Analysts and brand consultants maintain that this entire exercise will have no impact on the company’s performance in the near term. They peg the benefit of reclassification seeping in only after five years, if at all.

Consultants also argue that the rebranding exercise by the hotel major won’t do much to change the perception in the mind of the consumer, which has been dented due to a drop in service quality.

Devangshu Dutta, chief executive officer at Third Eyesight, a retail and brand consultancy firm, is not so critical of the new strategy stating that the new branding will help Taj classify its properties better and build market share over a period of time.

Brokerage house IIFL Ltd. says Indian Hotels’ long-term strategy is to chase profitability over a period of time. “The earlier positioning didn’t do much for the consumer. There was a sense of ambiguity in the minds of the consumer with the earlier classification of hotels. It is very clear that the company is now looking to improve its bottom line,” according to Amar Ambani, Head Of Research At IIFL Ltd.

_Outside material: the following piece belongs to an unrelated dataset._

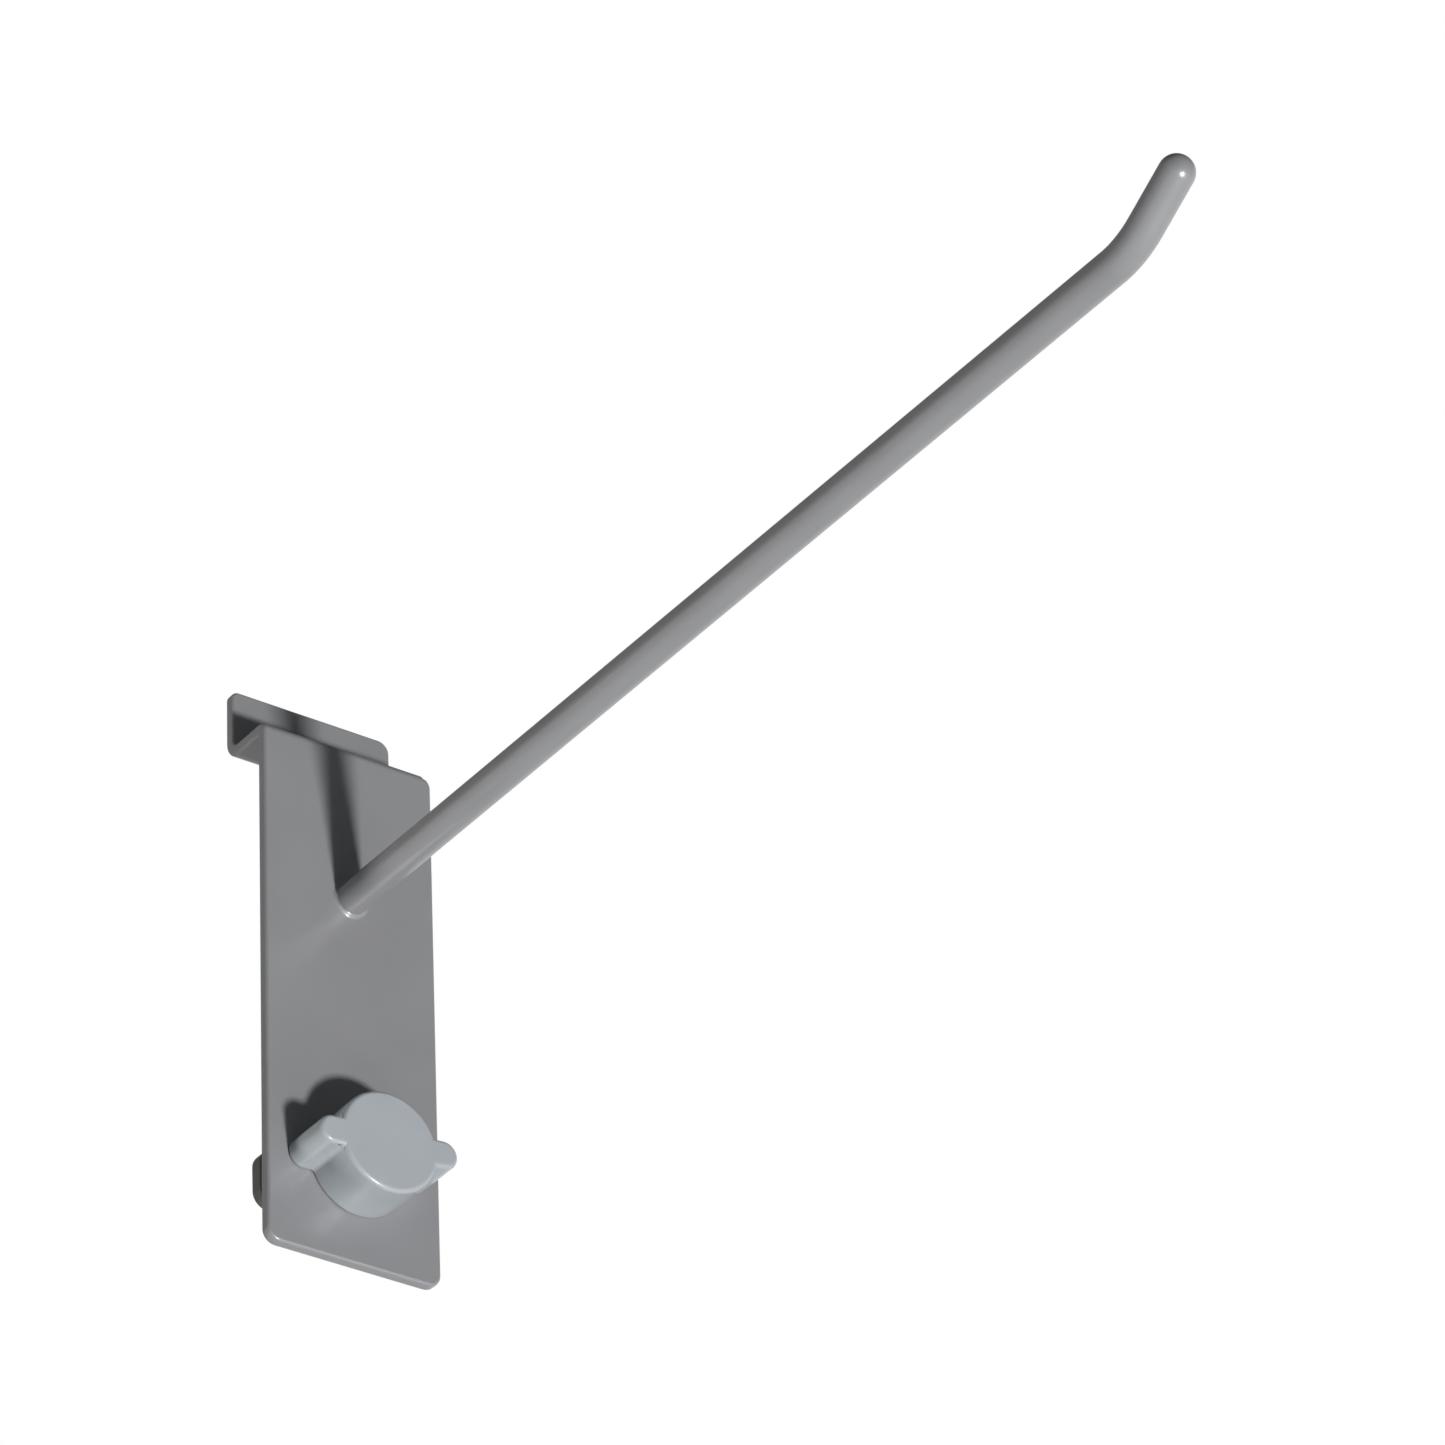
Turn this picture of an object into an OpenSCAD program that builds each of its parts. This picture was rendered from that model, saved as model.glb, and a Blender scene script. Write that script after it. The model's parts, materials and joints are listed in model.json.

The rebranding will be complete by the end of 2017, the company said.

Chinami Sharma, chief revenue officer of Taj Hotels, Palaces, Resorts, and Safaris, said the company will spend not more than three to four percent of its revenue on the rebranding exercise.

Indian Hotels’ consolidated revenue in the quarter ended December stood at Rs 1,129.29 crore, down 2.8 percent year-on-year compared to Rs 1,162.19 crore. Its net profit rose to Rs 93 crore compared to Rs 13 crore in the year-ago period.

The reclassification of hotels will not have an impact on the pricing strategy of the Taj Hotels properties, the company said.